Admittedly, the thought of letting nonemployees delve deep into networks and databases will likely give the average IT executive a bad case of heartburn. Won't that create unacceptable security risks? And even regulatory violations in some cases?

Obviously, it makes no sense to give outsiders access that puts data and network security at unacceptable risk, Adamopoulos says. But at the same time, security and regulatory concerns should not become the reason for a blanket "no" to all outsider data access. "If you don't have what I call 'legacy thinking,' you start asking what it does make sense to make available to outsiders," he says. "Maybe HIPAA doesn't allow access to this part of the data, but what parts can you share?"

Besides, as Dusoe notes, even restricting all data to employees only is no guarantee of safety. "You could still have a disgruntled employee sitting at home taking screenshots."

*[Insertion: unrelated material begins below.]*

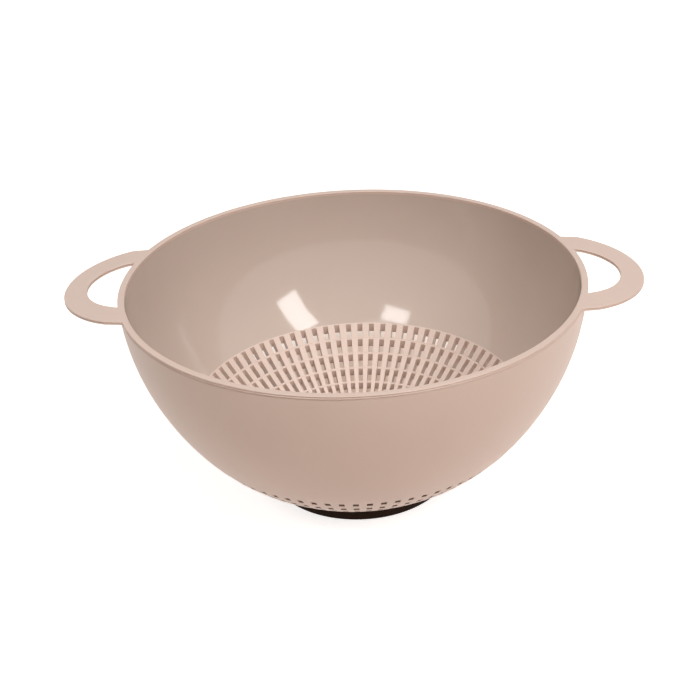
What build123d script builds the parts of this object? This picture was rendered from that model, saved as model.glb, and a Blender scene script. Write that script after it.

For Dominion Enterprises, which collects vast amount of data on behalf of customers, the Apple model suggests a useful solution, Fuller says. That is, supply an API in a controlled environment, allowing customers to build the functionality they need. "Our customers are becoming more and more demanding about having visibility into their data," he says. "We're looking at creating APIs so that not only can we build against them, but our customers can build against them too. If they want to do something with their data other than our prepackaged application, we'll give them that API. In the past, our customers didn't know what an API was -- our industries are not particularly cutting-edge. But now customers are beginning to request and expect them."

Rule No. 3: Update It Often

There was a time when updates, upgrades or any sort of changes to the software used at work were met with a general groan. But that time is well behind us. These days, employees expect, and even want, frequent updates to the applications they use.